L’OTAN est un instrument dépassé. Aujourd’hui, ce qui est en jeu, ce n’est pas le nombre de missiles balistiques d’armes biochimiques ou de lignes Maginot virtuelles. Les guerres ne sont plus faites pour conquérir des territoires comme par le passé mais pour garantir la sécurité énergétique de nos pays et notre mode de vie, qui n’est pas exportable dans l’ensemble de la planète. Nos frères chinois, même s’ils croient qu’ils vont pouvoir posséder autant de voitures, d’écrans plats et de frigidaires que les occidentaux, ne pourront jamais vivre comme nous.

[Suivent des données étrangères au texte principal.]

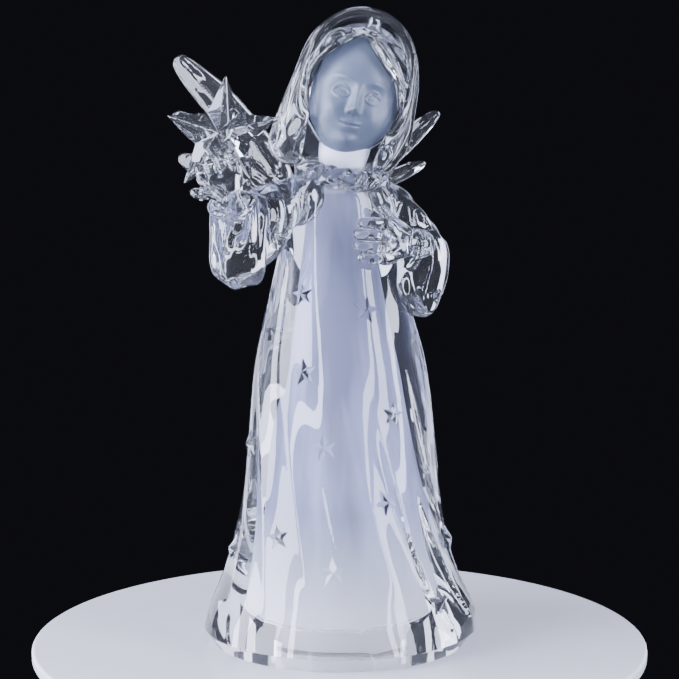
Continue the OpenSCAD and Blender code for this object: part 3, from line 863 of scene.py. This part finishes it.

Cette politique est faite pour piller les ressources naturelles, pour conquérir les matières premières nécessaires au fonctionnement des pays riches. La sécurisation énergétique du monde occidental ressemble à celle de la politique des canonnières. La militarisation du monde sert à protéger les pays riches contre la raréfaction des ressources alors que nous ne faisons pas le dixième des efforts qu’il faut entreprendre pour garantir notre avenir énergétique. Tout cela s’apparente à de l’irresponsabilité. Considérer le mode de vie du monde riche comme un îlot à protéger par la force relève de l’ignorance ou de l’aveuglement. La crise écologique, climatique et énergétique balaiera tous ces fantasmes du siècle dernier.
Mme la présidente. Veuillez conclure, monsieur le député.
M. Yves Cochet. Les guerres du futur n’opposeront plus des États entre eux mais s’apparenteront à une guerre civile mondiale rampante entre pauvres et riches dont l’enjeu sera l’apartheid planétaire et la survie de l’humanité face – disons-le brièvement – à la crise écologique et des ressources. L’OTAN qui ne sait plus à quoi elle sert deviendra alors un instrument militaire global, un gendarme du monde prêt à l’emploi. De cet OTAN-là, nous ne voulons pas. Nous sommes partisans de sa dissolution et de la création de forces de sécurité à la fois continentales et mondiales placées sous le contrôle de l’ONU. (Applaudissements sur les bancs des groupes GDR et SRC.)